On peut se représenter l’entropie comme un escalier mécanique qui descend. Le seul moyen de se maintenir à niveau dans cette escalier est de créer de l’entropie négative, de la néguentropie, c’est-à-dire de marcher à contre courant de cet escalier mécanique, de monter sur ce qui de son propre mouvement descend. Cela suppose que nous puissions créer le la complexité non calculable et que nous puissions en avoir le savoir. Par quoi nous voyons bien que l’évolution actuelle du travail correspond à descendre encore plus vite cet escalier qui descend déjà. Nous rajoutons à ce qui nous perd (entropie) le mouvement accéléré  de la descente (anthropocène), c’est là l’effet de sens de l’homophonie entre anthropocène et entropocène. En termes plus « savants » cela signifie que les systèmes dynamiques vivants doivent rester ouverts et pouvoir supporter les accidents de la flèche du temps d’Eddignton et compenser l’entropie par des « savoirs », même si par ce terme de savoirs, Bernard Stiegler entend quelque chose de particulier (la mère a un savoir, ce n’est pas la savoir disciplinaire du savant, ou en tout pas seulement ça).
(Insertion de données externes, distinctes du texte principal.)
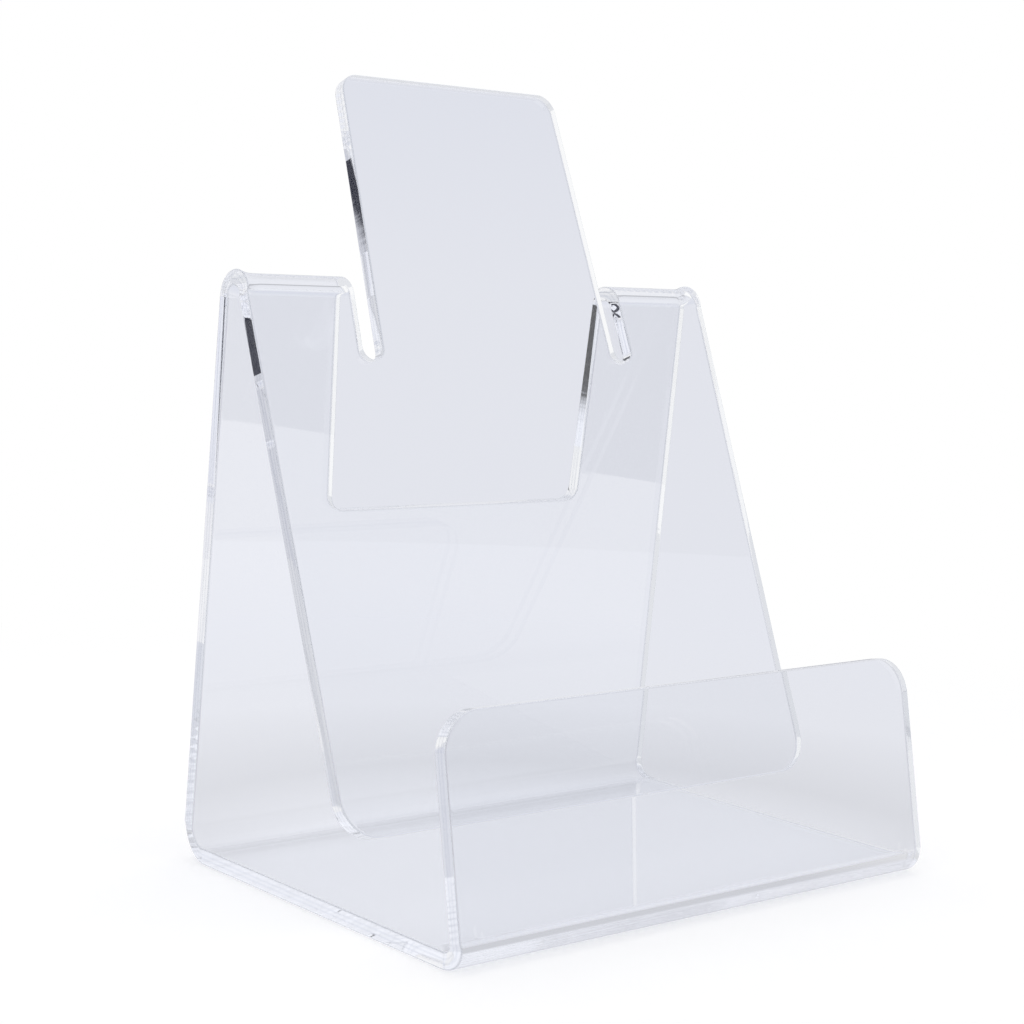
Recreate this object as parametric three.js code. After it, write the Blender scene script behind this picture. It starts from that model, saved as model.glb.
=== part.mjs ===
// A counter-top leaflet holder for A6 cards, bent from one sheet of clear acrylic.
// The flat blank is drawn with its cut-out, and is then bent along three straight lines.
// Millimetres. X runs across the holder, Y from its front to its rear, and Z up.
// On the blank, u runs across, v runs along the sheet from the lip's top edge to the
// backrest's free edge, and depth goes through the sheet from its outer face.
import * as THREE from 'three';
import { mergeVertices } from 'three/addons/utils/BufferGeometryUtils.js';

// Driving sizes of the sheet and of its profile
const SHEET_THICKNESS = 3;
const HOLDER_WIDTH = 115;
const LIP_HEIGHT = 42.3;            // table to the lip's top edge, on its front face
const LIP_LEAN = 10.7;              // degrees from upright, towards the rear
const POCKET_DEPTH = 27;            // from the lip to the backrest's free edge
const BACKREST_LEAN = 21.2;         // degrees from upright
const BACKREST_CLEARANCE = 10.8;    // from the base up to the backrest's free edge
const FOLD_HEIGHT = 111.9;          // table to the top of the fold over riser and backrest
const RISER_LEAN = 4.6;             // degrees from upright, towards the front
const FRONT_BEND_RADIUS = 1.5;      // the three bend radii are on the inside of the bend
const REAR_BEND_RADIUS = 3.5;
const FOLD_RADIUS = 1.8;

// Driving sizes of the tongue and of the U-shaped slot that frees it from the riser
const TONGUE_RISE = 39.2;           // from the top of the fold to the tongue's tip
const TONGUE_ROOT_WIDTH = 57.8;     // where the backrest runs into the fold
const TONGUE_TAPER = 2.5;           // degrees on each side
const TONGUE_CORNER_RADIUS = 4;
const SLOT_WIDTH = 4.7;
const SLOT_DROP = 13;               // how far the slot's round ends reach into the backrest
const WINDOW_CORNER_RADIUS = 3;
const SHEET_CORNER_RADIUS = 7.5;    // at the lip's and the backrest's free corners

// Fineness of the round stretches, and the least step that is kept along the blank
const BEND_STEPS = 14;
const ARC_STEPS = 5;                // for half a curve; a full corner has twice as many
const LEAST_STEP = 0.01;

const radians = THREE.MathUtils.degToRad;
const sin = (degrees) => Math.sin(radians(degrees));
const cos = (degrees) => Math.cos(radians(degrees));
const tan = (degrees) => Math.tan(radians(degrees));

// Flat lengths between the bends, from the heights and leans of the finished holder
const frontOuter = FRONT_BEND_RADIUS + SHEET_THICKNESS;
const rearOuter = REAR_BEND_RADIUS + SHEET_THICKNESS;
const foldOuter = FOLD_RADIUS + SHEET_THICKNESS;
const foldAxisHeight = FOLD_HEIGHT - foldOuter;
const backrestTopHeight = foldAxisHeight + foldOuter * sin(BACKREST_LEAN);
const freeEdgeHeight = SHEET_THICKNESS * (1 + sin(BACKREST_LEAN)) + BACKREST_CLEARANCE;
const lipFlat = (LIP_HEIGHT - frontOuter * (1 + sin(LIP_LEAN))) / cos(LIP_LEAN);
const backrestFlat = (backrestTopHeight - freeEdgeHeight) / cos(BACKREST_LEAN);
const riserFlat = (foldAxisHeight - rearOuter) / cos(RISER_LEAN)
  + (foldOuter - rearOuter) * tan(RISER_LEAN);

// Distances along Y from the axis of the front bend give the base its length
const lipFaceAtFreeEdge = -FRONT_BEND_RADIUS * cos(LIP_LEAN)
  + (freeEdgeHeight - frontOuter - FRONT_BEND_RADIUS * sin(LIP_LEAN)) * tan(LIP_LEAN);
const backrestTopReach = lipFaceAtFreeEdge + POCKET_DEPTH
  + backrestFlat * sin(BACKREST_LEAN);
const foldAxisReach = backrestTopReach + foldOuter * cos(BACKREST_LEAN);
const baseFlat = foldAxisReach + (foldOuter - rearOuter) * cos(RISER_LEAN)
  + riserFlat * sin(RISER_LEAN);

// The runs of the sheet in order, each one flat or turned by an angle about a bend's axis
const runs = [
  { length: lipFlat },
  { turn: 90 + LIP_LEAN, radius: FRONT_BEND_RADIUS },
  { length: baseFlat },
  { turn: 90 + RISER_LEAN, radius: REAR_BEND_RADIUS },
  { length: riserFlat },
  { turn: 180 - RISER_LEAN - BACKREST_LEAN, radius: FOLD_RADIUS },
  { length: backrestFlat },
];
const backrest = runs.at(-1);

// Walks along the outer face, from the lip's top edge, and notes where each run begins
function layOut() {
  let start = 0;
  let heading = radians(270 - LIP_LEAN);
  const outer = new THREE.Vector2();
  for (const run of runs) {
    run.start = start;
    run.heading = heading;
    run.outer = outer.clone();
    const ahead = new THREE.Vector2(Math.cos(heading), Math.sin(heading));
    const inward = new THREE.Vector2(-ahead.y, ahead.x);
    if (run.turn) {
      run.axis = outer.clone().addScaledVector(inward, run.radius + SHEET_THICKNESS);
      run.length = radians(run.turn) * (run.radius + SHEET_THICKNESS / 2);
      outer.rotateAround(run.axis, radians(run.turn));
      heading += radians(run.turn);
    } else {
      outer.addScaledVector(ahead, run.length);
    }
    start += run.length;
  }
  return start;
}
const blankLength = layOut();

// The tongue stays in line with the backrest, past the place where the fold begins
const tongueLength = (TONGUE_RISE + FOLD_HEIGHT - backrestTopHeight) / cos(BACKREST_LEAN);
const tongueTip = backrest.start - tongueLength;
const slotEnd = backrest.start + SLOT_DROP;
const windowEdge = tongueTip - SLOT_WIDTH;
const tongueSide = (v) => TONGUE_ROOT_WIDTH / 2 - (backrest.start - v) * tan(TONGUE_TAPER);
const slotAcross = SLOT_WIDTH / cos(TONGUE_TAPER);

function isOnTongue(u, v) {
  const inLength = v > tongueTip - SLOT_WIDTH / 2 && v < backrest.start;
  return inLength && Math.abs(u) < tongueSide(v) + slotAcross / 2;
}

// Points of a closed outline through corners [u, v, radius], with a round arc at each one
function roundedLoop(corners) {
  const path = new THREE.Path();
  corners.forEach(([u, v, radius], i) => {
    const corner = new THREE.Vector2(u, v);
    const back = new THREE.Vector2(...corners.at(i - 1)).sub(corner).normalize();
    const on = new THREE.Vector2(...corners[(i + 1) % corners.length]).sub(corner).normalize();
    const halfAngle = Math.acos(THREE.MathUtils.clamp(back.dot(on), -1, 1)) / 2;
    const middle = back.clone().add(on).normalize();
    const centre = corner.clone().addScaledVector(middle, radius / Math.sin(halfAngle));
    const first = corner.clone().addScaledVector(back, radius / Math.tan(halfAngle)).sub(centre);
    const last = corner.clone().addScaledVector(on, radius / Math.tan(halfAngle)).sub(centre);
    const clockwise = back.cross(on) > 0;
    path.absarc(centre.x, centre.y, radius, first.angle(), last.angle(), clockwise);
  });
  return path.getPoints(ARC_STEPS);
}

// The outline runs anticlockwise, with the sheet on its left
function blankLoop() {
  const halfWidth = HOLDER_WIDTH / 2;
  return roundedLoop([
    [-halfWidth, 0, SHEET_CORNER_RADIUS],
    [halfWidth, 0, SHEET_CORNER_RADIUS],
    [halfWidth, blankLength, SHEET_CORNER_RADIUS],
    [-halfWidth, blankLength, SHEET_CORNER_RADIUS],
  ]);
}

// The slot runs round the tongue, and its two round ends are square to its legs
function slotLoop() {
  const roundEnd = SLOT_WIDTH / 2;
  const innerEnd = tongueSide(slotEnd);
  const outerEnd = innerEnd + SLOT_WIDTH * cos(TONGUE_TAPER);
  const outerEndLine = slotEnd - SLOT_WIDTH * sin(TONGUE_TAPER);
  const leftSide = [
    [-tongueSide(windowEdge) - slotAcross, windowEdge, WINDOW_CORNER_RADIUS],
    [-outerEnd, outerEndLine, roundEnd],
    [-innerEnd, slotEnd, roundEnd],
    [-tongueSide(tongueTip), tongueTip, TONGUE_CORNER_RADIUS],
  ];
  const rightSide = leftSide.map(([u, v, radius]) => [-u, v, radius]).reverse();
  return roundedLoop([...leftSide, ...rightSide]);
}

// Lines across the blank, at each corner of its loops and at each step of a bend
function findLevels(loops) {
  const steps = Array.from({ length: BEND_STEPS + 1 }, (_, i) => i / BEND_STEPS);
  const bends = runs.filter((run) => run.turn);
  const bendLevels = bends.flatMap((run) => steps.map((step) => run.start + run.length * step));
  const levels = [...bendLevels, ...loops.flat().map((point) => point.y)].sort((a, b) => a - b);
  return levels.filter((level, i) => i === 0 || level - levels[i - 1] > LEAST_STEP);
}

// Puts each point on its nearest level, and drops one that lies on the point before it
function settle(loop, levels) {
  const settled = loop.map(({ x, y }) => {
    const level = levels.reduce((best, item) => (Math.abs(item - y) < Math.abs(best - y) ? item : best));
    return new THREE.Vector2(x, level);
  });
  return settled.filter((point, i) => point.distanceTo(settled.at(i - 1)) > LEAST_STEP);
}

function edgesOf(loop) {
  return loop.map((point, i) => [point, loop[(i + 1) % loop.length]]);
}

// The lower end comes first, so that an edge gives its neighbours the very same point
function pointAt(edge, level) {
  const [low, high] = edge[0].y < edge[1].y ? edge : [edge[1], edge[0]];
  if (level === low.y) return low;
  if (level === high.y) return high;
  const point = low.clone().lerp(high, (level - low.y) / (high.y - low.y));
  point.y = level;
  return point;
}

// The walls of the cut edges, as rows of points in the direction of their loop
function wallRows(edges, levels) {
  return edges.map(([from, to]) => {
    const between = levels.filter((level) => (level - from.y) * (level - to.y) < 0);
    if (to.y < from.y) between.reverse();
    return [from, ...between.map((level) => pointAt([from, to], level)), to];
  });
}

// The blank's face as flat triangles, from ladders between neighbouring levels
function faceTriangles(edges, levels) {
  const sloping = edges.filter(([from, to]) => from.y !== to.y);
  const spans = (edge, low, high) => (
    Math.min(edge[0].y, edge[1].y) <= low && Math.max(edge[0].y, edge[1].y) >= high);
  const rungs = levels.map((level) => {
    const points = sloping.filter((edge) => spans(edge, level, level));
    return points.map((edge) => pointAt(edge, level)).sort((a, b) => a.x - b.x)
      .filter((point, i, row) => i === 0 || point.x - row[i - 1].x > LEAST_STEP);
  });
  return levels.slice(1).flatMap((high, i) => {
    const low = levels[i];
    const sides = sloping.filter((edge) => spans(edge, low, high));
    const middle = (edge) => pointAt(edge, (low + high) / 2).x;
    sides.sort((a, b) => middle(a) - middle(b));
    const triangles = [];
    for (let k = 0; k < sides.length; k += 2) {
      const [left, right] = [sides[k], sides[k + 1]];
      const cut = (rung, level) => rung.filter(({ x }) => (
        x > pointAt(left, level).x - LEAST_STEP && x < pointAt(right, level).x + LEAST_STEP));
      const below = cut(rungs[i], low);
      const above = cut(rungs[i + 1], high);
      below.slice(1).forEach((point, n) => triangles.push([above[0], below[n], point]));
      above.slice(1).forEach((point, n) => triangles.push([below.at(-1), point, above[n]]));
    }
    return triangles;
  });
}

// Moves a point of the flat blank to its place on the bent sheet
function bend({ x: u, y: v }, depth) {
  const run = isOnTongue(u, v) ? backrest : runs.findLast((item) => v >= item.start) ?? runs[0];
  const along = v - run.start;
  const ahead = new THREE.Vector2(Math.cos(run.heading), Math.sin(run.heading));
  const inward = new THREE.Vector2(-ahead.y, ahead.x);
  const place = run.outer.clone().addScaledVector(inward, depth);
  if (run.turn) place.rotateAround(run.axis, radians(run.turn) * along / run.length);
  else place.addScaledVector(ahead, along);
  return new THREE.Vector3(u, place.x, place.y);
}

// The origin goes under the middle of the base, on the table
function sheetGeometry() {
  const loops = [blankLoop(), slotLoop()];
  const levels = findLevels(loops);
  const edges = loops.flatMap((loop) => edgesOf(settle(loop, levels)));
  const corners = [];
  for (const [a, b, c] of faceTriangles(edges, levels)) {
    corners.push(bend(c, 0), bend(b, 0), bend(a, 0));
    corners.push(...[a, b, c].map((point) => bend(point, SHEET_THICKNESS)));
  }
  for (const row of wallRows(edges, levels)) {
    row.slice(1).forEach((to, i) => {
      const [a, b] = [bend(row[i], 0), bend(to, 0)];
      const [c, d] = [bend(to, SHEET_THICKNESS), bend(row[i], SHEET_THICKNESS)];
      corners.push(a, b, c, a, c, d);
    });
  }
  const bent = new THREE.BufferGeometry().setFromPoints(corners);
  bent.computeBoundingBox();
  const { min, max } = bent.boundingBox;
  bent.translate(0, -(min.y + max.y) / 2, -min.z);
  const merged = mergeVertices(bent);
  merged.computeVertexNormals();
  return merged;
}

const clearAcrylic = new THREE.MeshStandardMaterial({
  color: 0xe6e9f0,
  roughness: 0.04,
  metalness: 0,
  transparent: true,
  opacity: 0.35,
});

const holderSheet = new THREE.Mesh(sheetGeometry(), clearAcrylic);
holderSheet.name = 'bent_acrylic_sheet';

const brochureHolder = new THREE.Group();
brochureHolder.add(holderSheet);

export default brochureHolder;
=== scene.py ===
import math

import bmesh
import bpy
from mathutils import Matrix, Vector
from mathutils.geometry import tessellate_polygon


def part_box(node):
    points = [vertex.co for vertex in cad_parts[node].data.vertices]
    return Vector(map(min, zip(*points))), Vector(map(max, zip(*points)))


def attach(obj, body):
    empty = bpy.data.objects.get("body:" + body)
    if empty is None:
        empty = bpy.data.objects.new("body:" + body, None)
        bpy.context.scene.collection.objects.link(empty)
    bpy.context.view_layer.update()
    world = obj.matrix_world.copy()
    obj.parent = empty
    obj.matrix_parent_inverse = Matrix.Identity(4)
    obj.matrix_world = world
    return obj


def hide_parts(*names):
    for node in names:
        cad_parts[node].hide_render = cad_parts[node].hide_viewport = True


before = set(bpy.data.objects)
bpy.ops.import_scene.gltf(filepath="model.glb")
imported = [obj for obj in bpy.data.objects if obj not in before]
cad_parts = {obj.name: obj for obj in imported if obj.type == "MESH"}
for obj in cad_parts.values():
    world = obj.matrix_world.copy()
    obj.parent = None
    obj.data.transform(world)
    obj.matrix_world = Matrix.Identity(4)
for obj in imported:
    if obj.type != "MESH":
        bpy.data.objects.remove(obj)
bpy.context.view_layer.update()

# A leaflet holder bent from one sheet of clear acrylic, in metres.
# On the flat blank, u runs across, v runs from the lip's top edge to the backrest's free
# edge, and depth goes through the sheet from its outer face.
MM = 0.001
CAD_NODE = "bent_acrylic_sheet"
HOLDER_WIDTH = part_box(CAD_NODE)[1].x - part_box(CAD_NODE)[0].x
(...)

        Nous nous situons à la limite eschatologique (en grec: dernier) de l’anthropocène ou de l’entropocène. Nous sommes une société, donc un système dynamique vivant et à ce titre, nous devons compenser les effets lents de destruction de l’entropie en créant des savoirs qui sont finalement autant de bifurcations dans le mouvement de perte qui est celui de la désorganisation, du chaos et de la mort de notre unité systémique. Créer des savoirs nouveaux c’est ralentir l’inéluctabilité du chaos. Plutôt que se connaître soi-même comme système vivant, ralentis le mouvement de ta mort certaine par des connaissances nouvelles par des savoirs inédits! C’est ça la maxime de la philosophie du 21 siècle! Ici nous avons encore un effet d’homophonie assez génial qui d’ailleurs répond à une question encore plus ancienne que la philosophie: pourquoi la connaissance? A quoi ça rime? Réfléchissez à cette question parce qu’il est possible que nous soyons aujourd’hui confrontés à une population mondiale à deux doigts de basculer dans le trumpisme. Qu’est-ce que le trumpisme? C’est l’abdication de tout effort de connaissance, la crétinisation des masses à outrance, c’est un président qui tranche des questions qu’il ne connaît pas et qui se fait une gloire, une marque de fabrique, un « point d’honneur » finalement, de ne pas posséder de connaissances.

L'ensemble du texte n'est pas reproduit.